- **Given task**: Only the lines from the one with "upright_left();" through the one with "in imported if" are to be restated, word for word, with both of them included.

- **Data section**:
------------

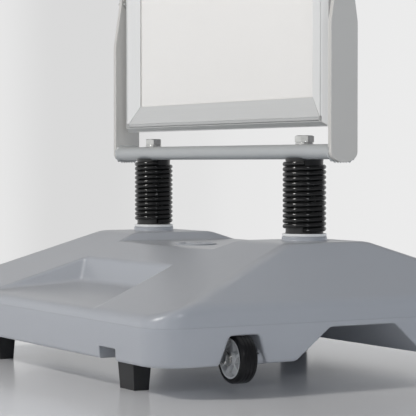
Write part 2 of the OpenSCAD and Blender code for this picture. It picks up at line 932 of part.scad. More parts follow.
// The weld fillets round both ends of the crossbar
module weld_beads() {
    color(colour_steel) for (side = [-1, 1])
        translate([side * (upright_in - bead_w / 2), 0, bar_z + bar_h / 2]) difference() {
            along_x(bead_w) bar_section(-bead_w * 0.7);
            along_x(bead_w + 2) bar_section(0);
            translate([0, 0, -bar_h / 2 - 5]) cube([20, bar_w + 20, 10], center = true);
        }
}

// Poster frame. A section's first coordinate is the depth from the middle plane,
// and the second is the distance inwards from the frame's outer edge.

half_t = frame_t / 2;
hinge_u = 8.4;
hinge_v = half_t - bead_r;
flap_t = 1.3;
cup_r = bead_r + fit;
cup_out = cup_r + 1.1;
key_u = hinge_u - 0.7;
slot_v = board_t / 2 + 0.1;
ledge_v = slot_v + skin;
ledge_u = rail_w - 5;
side_v = half_t - bead_r - 3.2;
poster_v = ledge_v + 0.02;
cover_v = poster_v + poster_t + 0.02;
lip_v = cover_v + cover_t + seat;
cup_opens = -14;

module core_half() {
    polygon([[0, 0.2], [side_v, 0.2], [side_v + 0.3, 0.2 + skin], [0, 0.2 + skin]]);
    polygon([
        [side_v - 0.4, 0.2],
        [side_v + 0.4, 0.2],
        [hinge_v - 0.1, hinge_u - cup_out + 0.4],
        [hinge_v - 0.1, hinge_u - cup_r - 0.05],
        [hinge_v - 0.9, hinge_u - cup_r],
        [side_v - 0.4, 0.2 + skin]
    ]);
    difference() {
        translate([hinge_v, hinge_u]) circle(cup_out);
        translate([hinge_v, hinge_u]) circle(cup_r);
        translate([hinge_v - 0.1, hinge_u - 20]) square([40, 20]);
        translate([hinge_v, hinge_u]) rotate([0, 0, cup_opens]) translate([0, -0.2]) square([40, 40]);
    }
    translate([0, key_u]) square([hinge_v - cup_r - 0.3, skin]);
    translate([slot_v, key_u]) square([skin, ledge_u - key_u]);
}

module core_section() {
    core_half();
    mirror([1, 0]) core_half();
}

module flap_section() {
    foot_w = 2.5;
    bevel_v = half_t - bevel_drop;
    translate([hinge_v, hinge_u]) circle(bead_r);
    translate([half_t - flap_t, hinge_u]) square([flap_t, rail_w - bevel_w - hinge_u]);
    polygon([
        [half_t, rail_w - bevel_w],
        [bevel_v, rail_w],
        [bevel_v - flap_t, rail_w],
        [half_t - flap_t, rail_w - bevel_w - 0.3]
    ]);
    translate([lip_v, rail_w - skin]) square([bevel_v - flap_t / 2 - lip_v, skin]);
    translate([lip_v, rail_w - foot_w]) square([skin, foot_w]);
}

// Wedge-ended room for a rail between its two mitres
module mitre(length, gap) {
    depth = rail_w + 10;
    half = length / 2 - gap;
    along_y(4 * frame_t) polygon([
        [-half - 10, -10],
        [half + 10, -10],
        [half - depth, depth],
        [-half + depth, depth]
    ]);
}

// Places a part drawn along the lower edge on edge 0 to 3: bottom, top, left, right
module on_edge(edge) {
    if (edge == 0) translate([0, 0, frame_z]) children();
    if (edge == 1) translate([0, 0, frame_z + frame_h]) rotate([0, 180, 0]) children();
    if (edge == 2) translate([-frame_w / 2, 0, frame_mid_z]) rotate([0, 90, 0]) children();
    if (edge == 3) translate([frame_w / 2, 0, frame_mid_z]) rotate([0, -90, 0]) children();
}

function edge_length(edge) = edge < 2 ? frame_w : frame_h;

module rail(edge) {
    length = edge_length(edge);
    color(colour_alu) difference() {
        on_edge(edge) intersection() {
            along_x(length) core_section();
            mitre(length, 0.05);
        }
        if (edge > 1) panel_bores(panel_d + 0.4, 5);
    }
}

// Cross holes for the panel bolts, from outside to a depth inside the frame's edge
module panel_bores(d, depth) {
    for (side = [-1, 1], z = [low_bolt_z, low_bolt_z + bolt_rise])
        translate([side * (frame_w / 2 - depth), 0, z])
            rotate([0, 90 * side, 0]) translate([0, 0, -0.5]) cylinder(h = depth + 2, d = d);
}

module rail_bottom() { rail(0); }
module rail_top() { rail(1); }
module rail_left() { rail(2); }
module rail_right() { rail(3); }

// A flap's hinge bead stops short of the corner, so that neighbours clear each other
module flap(edge, side) {
    length = edge_length(edge);
    clear_u = hinge_u + bead_r + 0.4;
    color(colour_alu) on_edge(edge) scale([1, side, 1]) difference() {
        intersection() {
            along_x(length) flap_section();
            mitre(length, 0.3);
        }
        for (end = [-1, 1]) translate([end * (length / 2 - clear_u / 2), 0, 0]) {
            translate([0, half_t - flap_t - 10, clear_u / 2 - 5])
                cube([clear_u + 0.01, 20, clear_u + 10], center = true);
            translate([0, half_t, 0]) cube([clear_u + 0.01, 20, 2 * (hinge_u - bead_r * 0.62)], center = true);
        }
    }
}

module flap_front_bottom() { flap(0, -1); }
module flap_front_top() { flap(1, -1); }
module flap_front_left() { flap(2, -1); }
module flap_front_right() { flap(3, -1); }
module flap_back_bottom() { flap(0, 1); }
module flap_back_top() { flap(1, 1); }
module flap_back_left() { flap(2, 1); }
module flap_back_right() { flap(3, 1); }

clip_len = 12;
clip_t = 0.6;
clip_at = 0.36;

// A sprung clip that hugs the outside of a hinge cup
module clip_section() {
    play = 0.05;
    leg = 1.25 * cup_out;
    far = 5 * cup_out;
    translate([hinge_v, hinge_u]) intersection() {
        difference() {
            circle(cup_out + play + clip_t);
            circle(cup_out + play);
        }
        polygon([[0, 0], [-far, -0.3 * far], [-far, -far], [-0.62 * far, -far]]);
    }
    translate([hinge_v - cup_out - play - leg, key_u - play - clip_t]) square([leg, clip_t]);
}

module snap_clips() {
    color(colour_zinc) for (edge = [0 : 3], end = [-1, 1], side = [-1, 1])
        on_edge(edge) translate([end * edge_length(edge) * clip_at, 0, 0]) scale([1, side, 1])
            along_x(clip_len) clip_section();
}

key_leg = 45;
key_t = hinge_u - 2.6;

// Angle pieces in the rails' chambers that hold the four mitres together
module corner_keys() {
    inner = 0.2 + skin + 0.3;
    width = key_u - inner - 0.3;
    depth = 2 * side_v - 3;
    color(colour_zinc) for (sx = [-1, 1], sz = [-1, 1])
        translate([sx * frame_w / 2, 0, frame_mid_z + sz * frame_h / 2]) scale([-sx, 1, -sz])
            along_y(depth) polygon([
                [inner, inner],
                [key_leg, inner],
                [key_leg, inner + width],
                [inner + width, inner + width],
                [inner + width, key_leg],
                [inner, key_leg]
            ]);
}

module sheet(width, height, from, thick) {
    translate([0, from + thick / 2, frame_mid_z]) cube([width, thick, height], center = true);
}

module backing_board() {
    edge = key_u + skin + 0.1;
    color(colour_white) sheet(frame_w - 2 * edge, frame_h - 2 * edge, -board_t / 2, board_t);
}

module poster_front() {
    color(colour_white) mirror([0, 1, 0]) sheet(poster_w, poster_h, poster_v, poster_t);
}

module poster_back() {
    color(colour_white) sheet(poster_w, poster_h, poster_v, poster_t);
}

cover_over = 1.5;

module cover_front() {
    color([0.9, 0.93, 0.95, 0.3]) mirror([0, 1, 0])
        sheet(poster_w + 2 * cover_over, poster_h + 2 * cover_over, cover_v, cover_t);
}

module cover_back() {
    color([0.9, 0.93, 0.95, 0.3])
        sheet(poster_w + 2 * cover_over, poster_h + 2 * cover_over, cover_v, cover_t);
}

// Fixings between the poster frame and the uprights

strip_t = 5;
strip_len = 40;
strip_out = frame_w / 2 - 0.2 - skin;

module at_panel_bolts() {
    for (side = [-1, 1], z = [low_bolt_z, low_bolt_z + bolt_rise])
        translate([0, 0, z]) rotate([0, 90 * side, 0]) children();
}

module panel_bolts() {
    head = upright_in + upright_t;
    tip = strip_out - strip_t;
    color(colour_zinc) at_panel_bolts() {
        translate([0, 0, tip]) cylinder(h = head - tip, d = panel_d);
        translate([0, 0, head]) bolt_head(panel_hex, panel_head_h);
    }
}

module panel_nuts() {
    color(colour_zinc) at_panel_bolts() translate([0, 0, upright_in - panel_nut_h]) difference() {
        rotate([0, 0, 30]) hexagon(panel_hex, panel_nut_h);
        translate([0, 0, -1]) cylinder(h = panel_nut_h + 2, r = panel_d / 2 + fit);
    }
}

module panel_spacers() {
    from = frame_w / 2 - 0.2;
    color(colour_zinc) at_panel_bolts() translate([0, 0, from]) difference() {
        cylinder(h = upright_in - panel_nut_h - from, d = panel_d + 3);
        translate([0, 0, -1]) cylinder(h = big, r = panel_d / 2 + fit);
    }
}

module strip_nuts() {
    color(colour_zinc) at_panel_bolts() translate([0, 0, strip_out - strip_t]) difference() {
        translate([-strip_len / 2, -side_v + 1.6, 0]) cube([strip_len, 2 * side_v - 3.2, strip_t]);
        translate([0, 0, -1]) cylinder(h = strip_t + 2, r = panel_d / 2 + fit);
    }
}

tank();
filler_cap();
filler_seal();
feet();
tyre_front();
tyre_back();
hub_front();
hub_back();
axle_bolts();
axle_washers();
axle_inserts();
spring_pads();
lower_plugs();
lower_bolts();
lower_washers();
lower_nuts();
spring_left();
spring_right();
upper_plugs();
upper_bolts();
lock_washers();
upper_nuts();
crossbar();
upright_left();
upright_right();
weld_beads();
panel_bolts();
panel_nuts();
panel_spacers();
strip_nuts();
rail_bottom();
rail_top();
rail_left();
rail_right();
corner_keys();
snap_clips();
backing_board();
poster_front();
poster_back();
cover_front();
cover_back();
flap_front_bottom();
flap_front_top();
flap_front_left();
flap_front_right();
flap_back_bottom();
flap_back_top();
flap_back_left();
flap_back_right();
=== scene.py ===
import json
import math

import bmesh
import bpy
import numpy as np
from mathutils import Matrix, Vector


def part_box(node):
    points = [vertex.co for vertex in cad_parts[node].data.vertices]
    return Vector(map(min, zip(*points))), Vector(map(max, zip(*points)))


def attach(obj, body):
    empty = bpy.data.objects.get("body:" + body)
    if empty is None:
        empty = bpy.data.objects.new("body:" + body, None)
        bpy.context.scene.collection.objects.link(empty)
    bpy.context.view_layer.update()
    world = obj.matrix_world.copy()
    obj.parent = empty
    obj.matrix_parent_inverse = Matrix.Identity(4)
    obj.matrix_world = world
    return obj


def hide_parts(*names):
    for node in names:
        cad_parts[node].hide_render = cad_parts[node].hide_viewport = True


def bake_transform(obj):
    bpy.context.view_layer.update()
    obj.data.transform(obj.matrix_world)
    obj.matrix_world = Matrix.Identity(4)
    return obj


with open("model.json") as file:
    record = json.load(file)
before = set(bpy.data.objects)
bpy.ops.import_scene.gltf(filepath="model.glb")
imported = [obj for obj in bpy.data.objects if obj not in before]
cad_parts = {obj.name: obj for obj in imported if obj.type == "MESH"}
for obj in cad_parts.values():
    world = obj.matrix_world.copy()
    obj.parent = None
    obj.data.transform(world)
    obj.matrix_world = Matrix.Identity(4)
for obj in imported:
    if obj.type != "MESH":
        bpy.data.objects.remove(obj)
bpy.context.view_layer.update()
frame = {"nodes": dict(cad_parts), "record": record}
scene = bpy.context.scene
mm = 0.001
bodyOf = {name: body for body, names in frame["record"]["behaviour"]["bodies"].items() for name in names}


def sine(degrees):
    return math.sin(math.radians(degrees))


def cosine(degrees):
    return math.cos(math.radians(degrees))


def tangent(degrees):
    return math.tan(math.radians(degrees))


def wire(tree, target, source):
    if isinstance(source, bpy.types.NodeSocket):
        tree.links.new(source, target)
    else:
        target.default_value = source


def newNode(tree, kind, *sources, **settings):
    node = tree.nodes.new(kind)
    for key, value in settings.items():
        setattr(node, key, value)
    for target, source in zip(node.inputs, sources):
        wire(tree, target, source)
    return node


def calc(tree, operation, *sources, clamp=False):
    return newNode(tree, "ShaderNodeMath", *sources, operation=operation, use_clamp=clamp).outputs[0]


def vectorCalc(tree, operation, *sources):
    return newNode(tree, "ShaderNodeVectorMath", *sources, operation=operation).outputs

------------

- **Task response**:
upright_left();
upright_right();
weld_beads();
panel_bolts();
panel_nuts();
panel_spacers();
strip_nuts();
rail_bottom();
rail_top();
rail_left();
rail_right();
corner_keys();
snap_clips();
backing_board();
poster_front();
poster_back();
cover_front();
cover_back();
flap_front_bottom();
flap_front_top();
flap_front_left();
flap_front_right();
flap_back_bottom();
flap_back_top();
flap_back_left();
flap_back_right();
=== scene.py ===
import json
import math

import bmesh
import bpy
import numpy as np
from mathutils import Matrix, Vector


def part_box(node):
    points = [vertex.co for vertex in cad_parts[node].data.vertices]
    return Vector(map(min, zip(*points))), Vector(map(max, zip(*points)))


def attach(obj, body):
    empty = bpy.data.objects.get("body:" + body)
    if empty is None:
        empty = bpy.data.objects.new("body:" + body, None)
        bpy.context.scene.collection.objects.link(empty)
    bpy.context.view_layer.update()
    world = obj.matrix_world.copy()
    obj.parent = empty
    obj.matrix_parent_inverse = Matrix.Identity(4)
    obj.matrix_world = world
    return obj


def hide_parts(*names):
    for node in names:
        cad_parts[node].hide_render = cad_parts[node].hide_viewport = True


def bake_transform(obj):
    bpy.context.view_layer.update()
    obj.data.transform(obj.matrix_world)
    obj.matrix_world = Matrix.Identity(4)
    return obj


with open("model.json") as file:
    record = json.load(file)
before = set(bpy.data.objects)
bpy.ops.import_scene.gltf(filepath="model.glb")
imported = [obj for obj in bpy.data.objects if obj not in before]
cad_parts = {obj.name: obj for obj in imported if obj.type == "MESH"}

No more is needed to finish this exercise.